Q: Is there anything that I missed that is important for people to understand about your work?
I guess there's just like a small part of the spectrum of issues and things that we're having to tackle. But most importantly, for people to understand, these are things that have been thrust upon us, and historically have been, so I tell people, what makes it interesting about us being indigenous people, and us being from a continuum of resistance is the I recognize it is just the latest iteration of a struggle that's been there all along for my family. My family was in the Chicano movement. My family was in the Mexican Revolution, like all of these issues here have been long and ongoing.

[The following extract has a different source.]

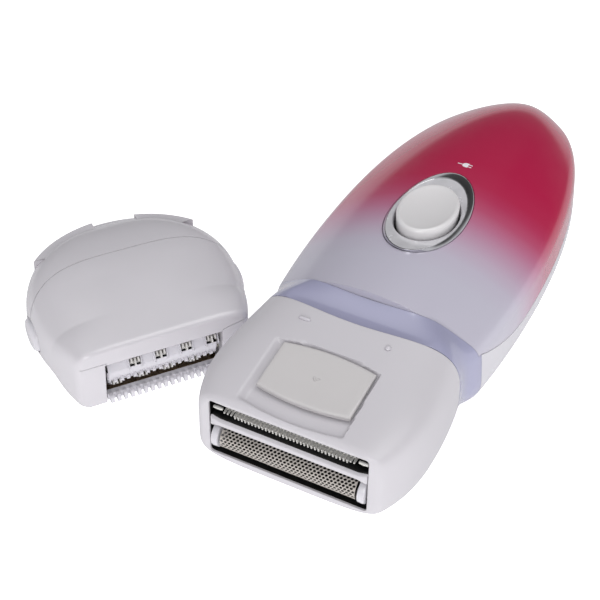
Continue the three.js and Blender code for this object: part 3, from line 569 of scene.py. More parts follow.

It's just that we, like the precepts, people perceive them as just contemporary problems. And now it's Americans having immigration issues. In reality, El Paso has always been a hotbed of resistance, because we are basically at the tail end of US immigration law, US drug law, mass incarceration. So that's why we've had to react basically. But it's not been because we've chosen any of these things. The nation state has decided to create those policies and those structures, and we've just basically had to live with the consequences. It's been one that's been imposed, and therefore it brought all of these issues. It's brought all these issues since then, and supporting people realize that this has been an ongoing, continual problem. And like you said, That's super complex and transnational in nature.